Cook onion in butter in a deep 12-inch heavy skillet over moderate heat, stirring occasionally, until golden, about 10 minutes. Add squash, garlic, salt and white pepper and cook, stirring occasionally, until squash is just tender, about 15 minutes. Remove from the heat and stir in parsley, sage and nuts. Cool filling.

To make the sauce:

Cook garlic in butter in a 3-quart heavy saucepan over moderately low heat, stirring, 1 minute. Whisk in flour and cook mixture, whisking, for 3 minutes. Add milk in a steady stream, whisking. Add bay leaf and bring to a boil, whisking constantly, then reduce heat and simmer, whisking occasionally, for 10 minutes. Whisk in salt and white pepper and remove from heat. Discard bay leaf. (Cover surface of the sauce with wax paper, if not using immediately.)

To assemble the lasagna:

Preheat the oven to 425°F.

Cook lasagna noodles in boiling salted water, about 6 minutes. Drain and place on kitchen towels, so they do not stick together.

Mix cheeses together. Spread 1/2 cup of the sauce in a buttered 13x9x2 inch glass baking dish (or other shallow 3-quart baking dish) and cover the sauce with 3 pasta sheets, leaving spaces between the sheets. Spread with 2/3 cup sauce and one-third of the filling, then sprinkle with a 1/2 cup cheese. Repeat layering 2 more times, beginning with pasta sheets and ending with cheese. Top with remaining 3 pasta sheets, remaining sauce and remaining cheese.

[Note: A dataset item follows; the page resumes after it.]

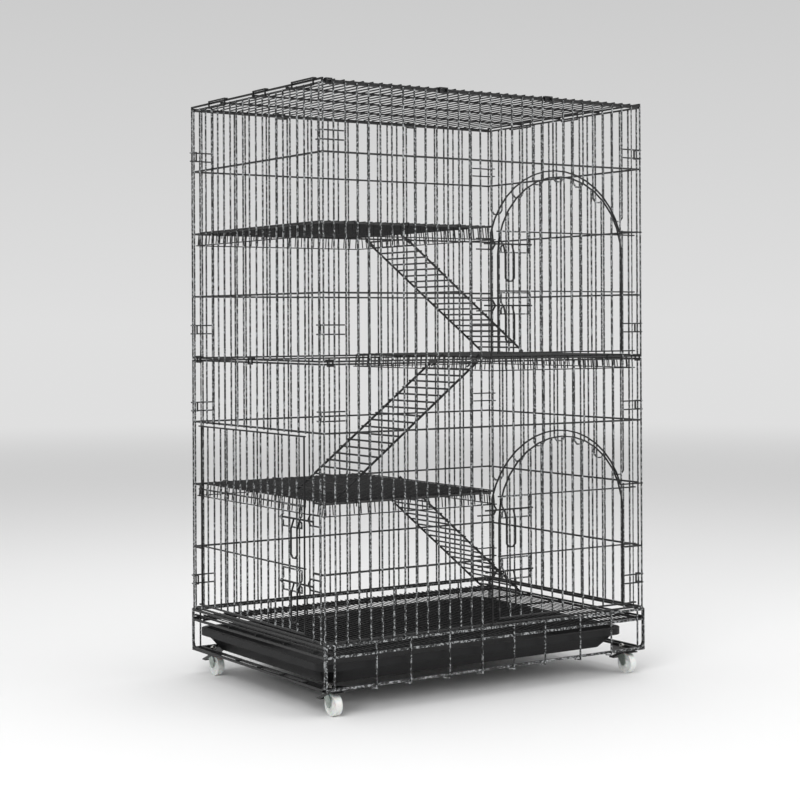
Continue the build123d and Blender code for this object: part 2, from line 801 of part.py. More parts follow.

Tightly cover baking dish with buttered heavy-duty foil and bake the lasagna in the middle of the for oven 30 minutes. Remove foil and bake until golden and bubbling, 10 to 15 minutes more. Let lasagna stand 20 minutes before serving.

239812

Kabocha Squash Mini-Cakes

Cakes:

  • 2 cups 3/4-inch cubes peeled seeded kabocha squash (from one 3-pound squash)
  • 1 cup whole milk
  • 1 vanilla bean, split lengthwise
  • Nonstick vegetable oil spray
  • 2/3 cup (packed) golden brown sugar
  • 6 tablespoons olive oil
  • 1/4 cup mild-flavored beer
  • 1 large egg
  • 3/4 cup all-purpose flour
  • 1/2 teaspoon ground cinnamon
  • 1/4 teaspoon baking soda
  • 1/4 teaspoon salt

Topping

  • 2 cups vanilla flavored Greek yogurt
  • 1/3 cup (packed) light brown sugar

Directions:

Combine squash and milk in a heavy small saucepan. Scrape in seeds from the vanilla bean; add the bean pod. Bring to simmer over medium heat. Partially cover, reduce heat to medium-low, and simmer until squash is very tender, about 20 minutes. Remove vanilla bean pod. Drain squash. Place in a processor and blend until smooth.

Preheat the oven to 375°F. Spray six 3/4 cup ramekins with nonstick spray. Place 1/2 cup squash puree in large bowl (reserve remaining puree for another baking use). Add sugar, oil, beer and egg to puree and beat to blend. Sift flour, cinnamon, baking soda and salt over; beat to blend. Divide batter among prepared ramekins.

Bake cakes until tester inserted into center comes out clean, about 18 minutes. Cool cakes in ramekins. Turn out onto serving plates.

Topping: Combine yogurt and brown sugar. Serve with the mini-cakes.